* _WRITTEN REQUEST_
Repeat the material exactly, every line of it.

* _PROVIDED DATA_
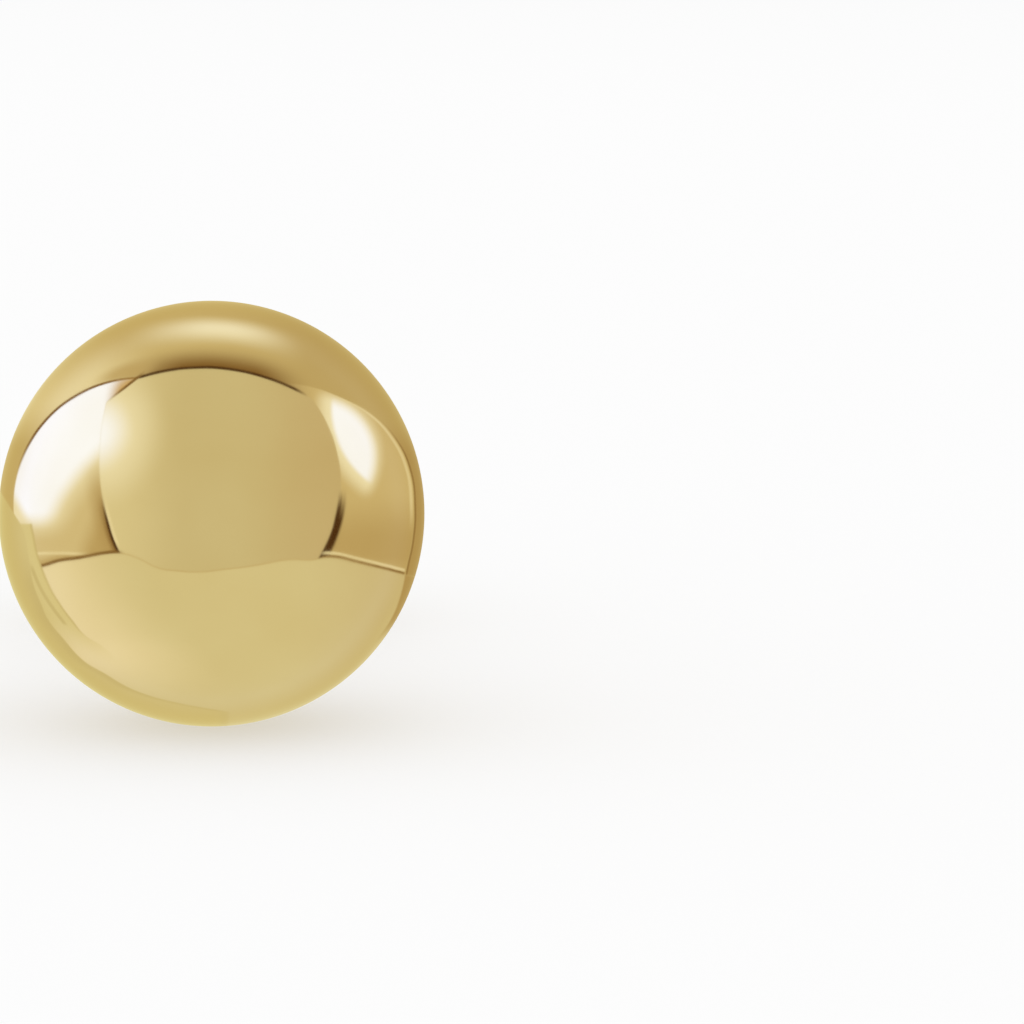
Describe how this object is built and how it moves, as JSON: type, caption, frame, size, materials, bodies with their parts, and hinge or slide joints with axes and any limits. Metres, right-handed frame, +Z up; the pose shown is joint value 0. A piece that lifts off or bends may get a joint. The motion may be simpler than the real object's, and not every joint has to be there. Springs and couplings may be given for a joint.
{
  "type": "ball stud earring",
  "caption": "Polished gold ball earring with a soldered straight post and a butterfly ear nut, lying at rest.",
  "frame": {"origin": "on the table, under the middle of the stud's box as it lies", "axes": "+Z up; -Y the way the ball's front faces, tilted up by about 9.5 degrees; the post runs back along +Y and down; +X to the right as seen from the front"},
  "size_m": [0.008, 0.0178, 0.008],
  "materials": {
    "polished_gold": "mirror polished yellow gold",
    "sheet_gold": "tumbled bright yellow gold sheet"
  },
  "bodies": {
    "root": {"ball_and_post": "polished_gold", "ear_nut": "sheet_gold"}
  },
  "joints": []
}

* _TASK ANSWER_
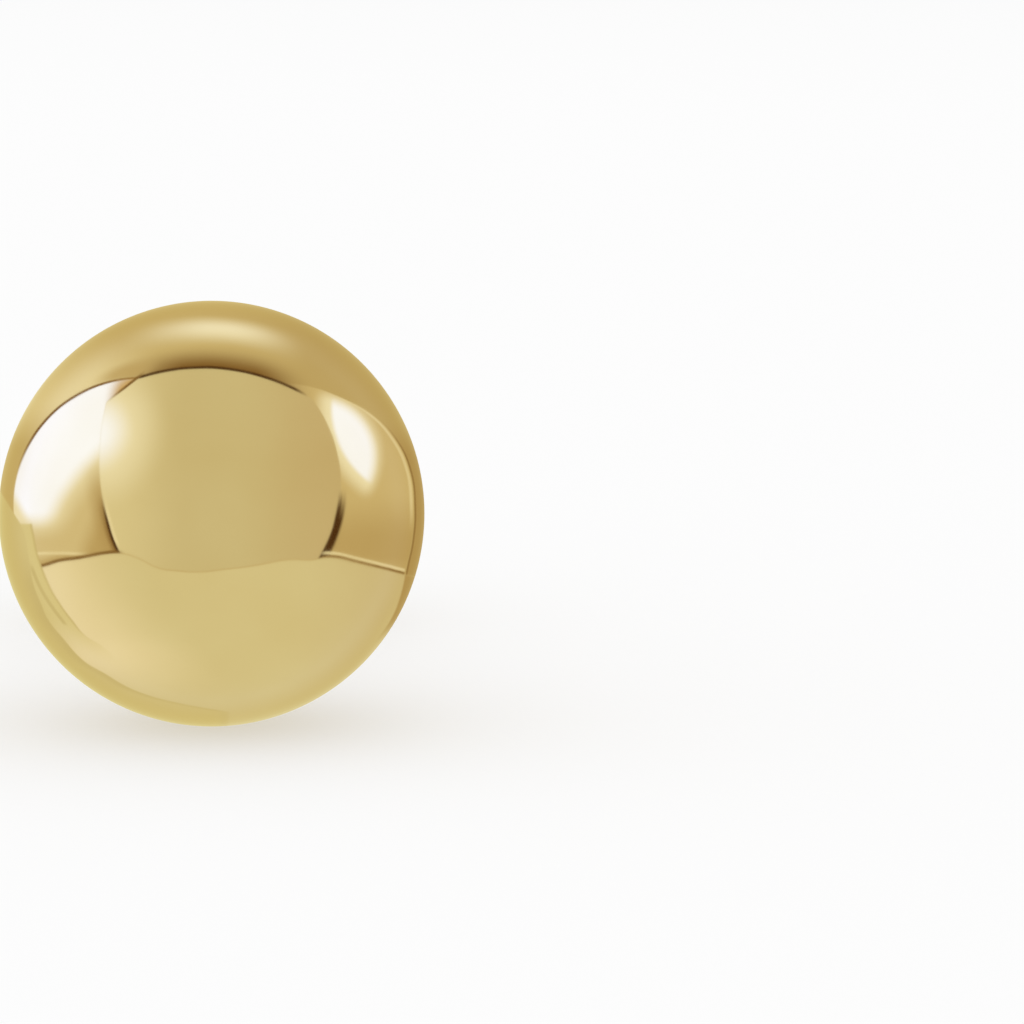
Describe how this object is built and how it moves, as JSON: type, caption, frame, size, materials, bodies with their parts, and hinge or slide joints with axes and any limits. Metres, right-handed frame, +Z up; the pose shown is joint value 0. A piece that lifts off or bends may get a joint. The motion may be simpler than the real object's, and not every joint has to be there. Springs and couplings may be given for a joint.
{
  "type": "ball stud earring",
  "caption": "Polished gold ball earring with a soldered straight post and a butterfly ear nut, lying at rest.",
  "frame": {"origin": "on the table, under the middle of the stud's box as it lies", "axes": "+Z up; -Y the way the ball's front faces, tilted up by about 9.5 degrees; the post runs back along +Y and down; +X to the right as seen from the front"},
  "size_m": [0.008, 0.0178, 0.008],
  "materials": {
    "polished_gold": "mirror polished yellow gold",
    "sheet_gold": "tumbled bright yellow gold sheet"
  },
  "bodies": {
    "root": {"ball_and_post": "polished_gold", "ear_nut": "sheet_gold"}
  },
  "joints": []
}